In summary therefore if there is any merit in the applicant’s objections I have been unable to find it, having regard to the background to the application and the material before the Tribunal at the hearing.
This was an issue not addressed at any length by Counsel, the relevant considerations probably being consumed by the criteria at i) - iv) in these conclusions.
I do not believe it would be fair to allow time to be extended.
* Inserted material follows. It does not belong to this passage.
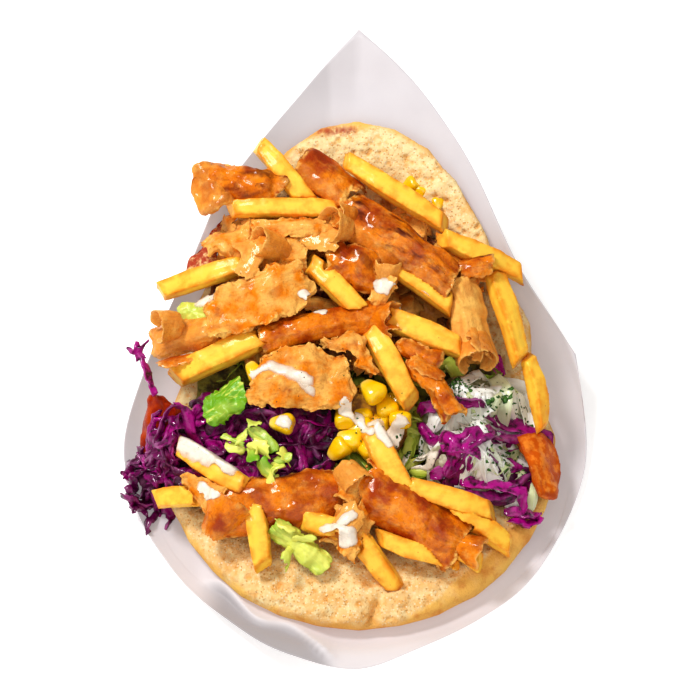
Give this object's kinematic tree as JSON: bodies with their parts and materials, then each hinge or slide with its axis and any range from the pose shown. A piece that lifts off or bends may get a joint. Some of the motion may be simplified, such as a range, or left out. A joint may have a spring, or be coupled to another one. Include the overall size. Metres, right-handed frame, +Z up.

The Australian community has been denied the income from taxation assessed against A for many years and for which he has shown scant regard. The respondent has been put to expense in the attempts to recover this taxation and defend these proceedings. It ought not be put to greater expense in a hearing which, as A’s Counsel submitted, would be the forum “to introduce collateral evidence to convince the Tribunal that losses were of the magnitude claimed”. That evidence has not been forthcoming and on A’s own evidence, he has not been able to “locate” it. He certainly has had plenty of time to date to “locate” that evidence. Nothing was heard or submitted that allows me to conclude that that evidence will ever be “located”.
Decision
On balance and having regard to the conclusions and findings as above I am unable to exercise the discretion to permit A to have time extended to lodge these proceedings. The applications to extend time are therefore refused.